Mar 19, 2012

Unholy Water: Atheists Get Religion in Florida



As I said here, when atheists started "de-baptizing" people, atheism has a become a religion.

It's finally happened. Atheism has become a religion. Let's see... a formalized group ritual utilizing symbolic objects to affect a transformational process. Yep. It's a religion.

And now we have a full on sectarian conflict in Polk County, Florida. It's literally a battle over symbolism and how that symbolism will shape a stretch of highway as an atheist group made a public display of washing away the anointing oil placed there by a local church.

"I find it absolutely ludicrous that the atheists who say they don't believe in God have to erase something that they don't believe in," [Associate Pastor Glen] Copple told FoxNews.com.

On that, I have to agree with the pastor. It strikes me as more than a little odd that atheists are tackling something head on that they consider to be imaginary. And that they're, once again, doing so in such a ritualized context.

The atheist group openly states that the "unanointing" of the highway was a publicity stunt meant to bring attention to a larger problem of religious intolerance in Polk County.

Palmer told CBS Tampa that the group’s major issue was with a billboard posted nearby by the Christian Churches of Polk County and PUP that boldly displays photos of Lakeland Mayor Gow Fields, Polk County School Board Superintendent Dr.
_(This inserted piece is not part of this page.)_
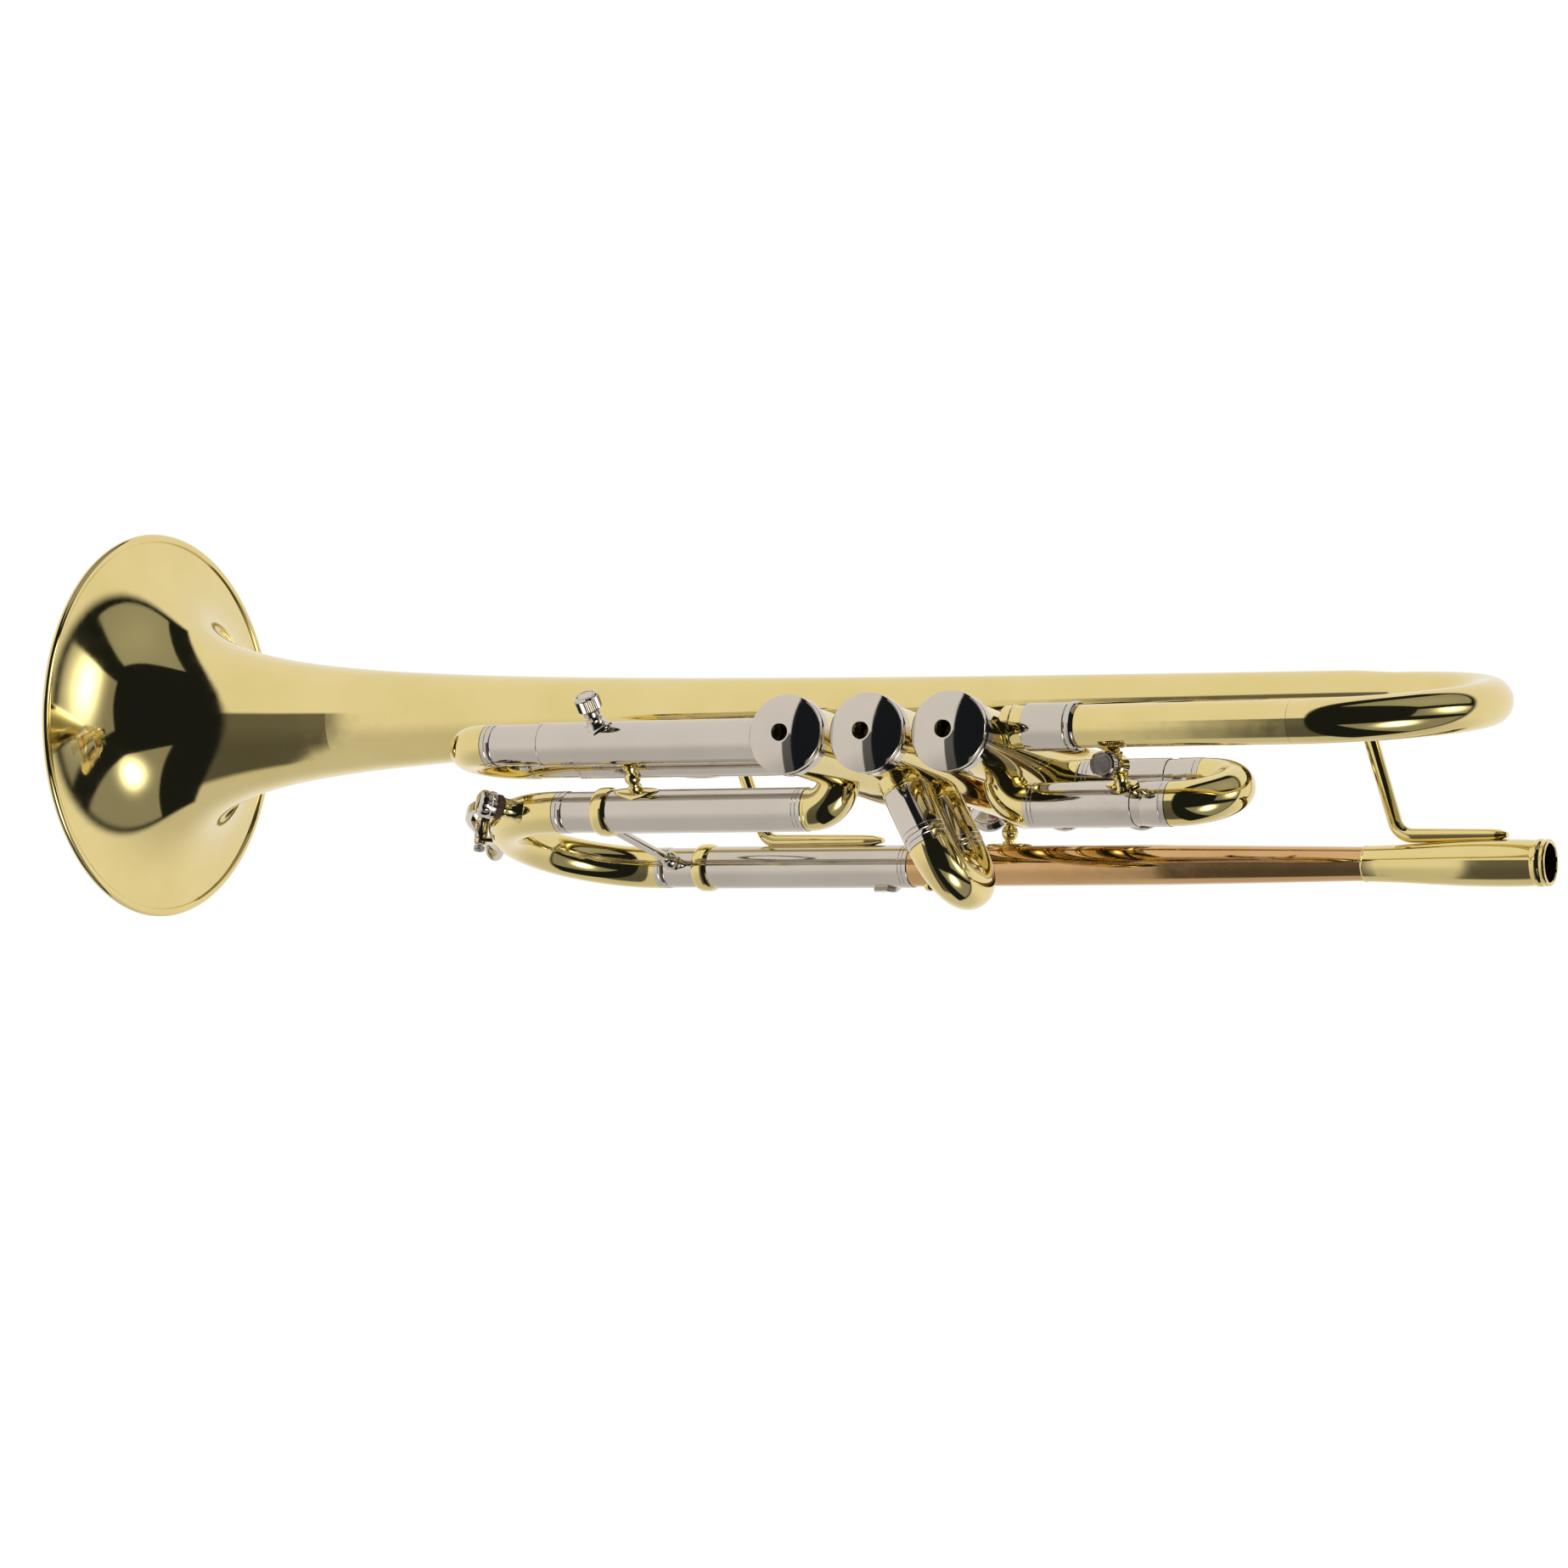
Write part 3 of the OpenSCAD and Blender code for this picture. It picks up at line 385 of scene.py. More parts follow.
def pearl():
    """Glossy shell with soft clouds."""
    n = Nodes("pearl")
    n.set(Roughness=0.12, Coat_Weight=0.6, Subsurface_Weight=0.15, Subsurface_Scale=0.002)
    clouds = n.texture("ShaderNodeTexNoise", "Fac", Scale=260.0, Detail=3.0, Distortion=2.5)
    n.paint(n.ramp(clouds, 0.0, 1.0), (0.86, 0.83, 0.78), (0.72, 0.76, 0.78))
    return n.material, "nickel_silver"


BRASS = polished("lacquered_brass", "lacquered_brass", (0.84, 0.71, 0.33), (0.80, 0.67, 0.29), 0.045, 0.4)
NICKEL = polished("nickel_silver", "nickel_silver", (0.66, 0.62, 0.57), (0.62, 0.58, 0.53), 0.05)
ROSE = polished("rose_brass", "rose_brass", (0.70, 0.45, 0.21), (0.65, 0.39, 0.17), 0.055, 0.4)
MONEL = honed("honed_monel", "monel", (0.62, 0.60, 0.56), (0.48, 0.46, 0.43), 0.22)
STEEL = honed("spring_wire", "spring_steel", (0.60, 0.58, 0.55), (0.45, 0.44, 0.42), 0.25)
FELT, CORK, PEARL = felt(), cork(), pearl()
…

Sherrie Nickell and Polk County Sheriff Grady Judd.

“If it were just some church blessing a road, that’s not a big deal – churches can do what they want,” Palmer told the station. “The point of [the demonstration] was to protest the co-mingling of church and state.”

It appears to be just the latest chapter in an ongoing struggle over religious (and non-religious) freedom that may have brought legal consequences for one local atheist.

An atheist in Central Florida filed suit in Federal District Court in Tampa on Friday, accusing the Polk County sheriff, an evangelical Christian, of harassing and unnecessarily arresting her as retaliation for not believing in God and for her efforts to keep prayer out of public meetings.

EllenBeth Wachs, the legal coordinator for the group Atheists of Florida, asked the court to prevent the sheriff, Grady Judd, from conducting any new investigations, arrests or complaints resulting from her “nonreligious, atheist viewpoint in the predominantly Christian-oriented Polk County, Fla.” The sheriff’s actions, including two arrests and searches of her house, violated her First Amendment rights and her right to due process, the suit states.

That the church had called in the angels with an anointing ceremony isn't something that I can terribly worked up over. Nor am I offended at their hope that those angels will protect the area from crime. A billboard featuring local officials as participants in a religious struggle with criminal behavior, however, is deeply concerning. As is any implication that non-Christians are a threat to the community.

PUP director Richard Geringswald told Bay News 9, that they were "praying for that entryway in to the city, that God would protect us from evildoers, mainly the drug crowd, that they would be dissuaded to come in to the county."

But Atheists of Florida found evidence on local pastor Frank Smith's blog that PUP's mission in placing the oil was to "ask God to have angels inspect every vehicle that travels into and out of this county if they will not submit to God's way of living, then the prayer is to have them incarcerated or removed from the county."

It's certainly a problem if that belief system is translating into direct action from public officials, as Florida atheists claim.

Unfortunately, that message seems to have been lost, for the most part, in the coverage of this latest atheistic exploration of religious expression. Calling it a "symbolic gesture" doesn't help... because that's what ritual is. What I find humorous about this whole thing is that atheists keep unwittingly demonstrating what a natural impulse to ritualistic behavior we humans have.

Atheists have even started erecting churches. At some point they may have to admit that human beings have an innate need to align ourselves with something greater. In some form or fashion, partnering with archetypes appears to be part of our nature. And cleansing a site with "unholy water" is rich with meaning, whether they mean it to be or not.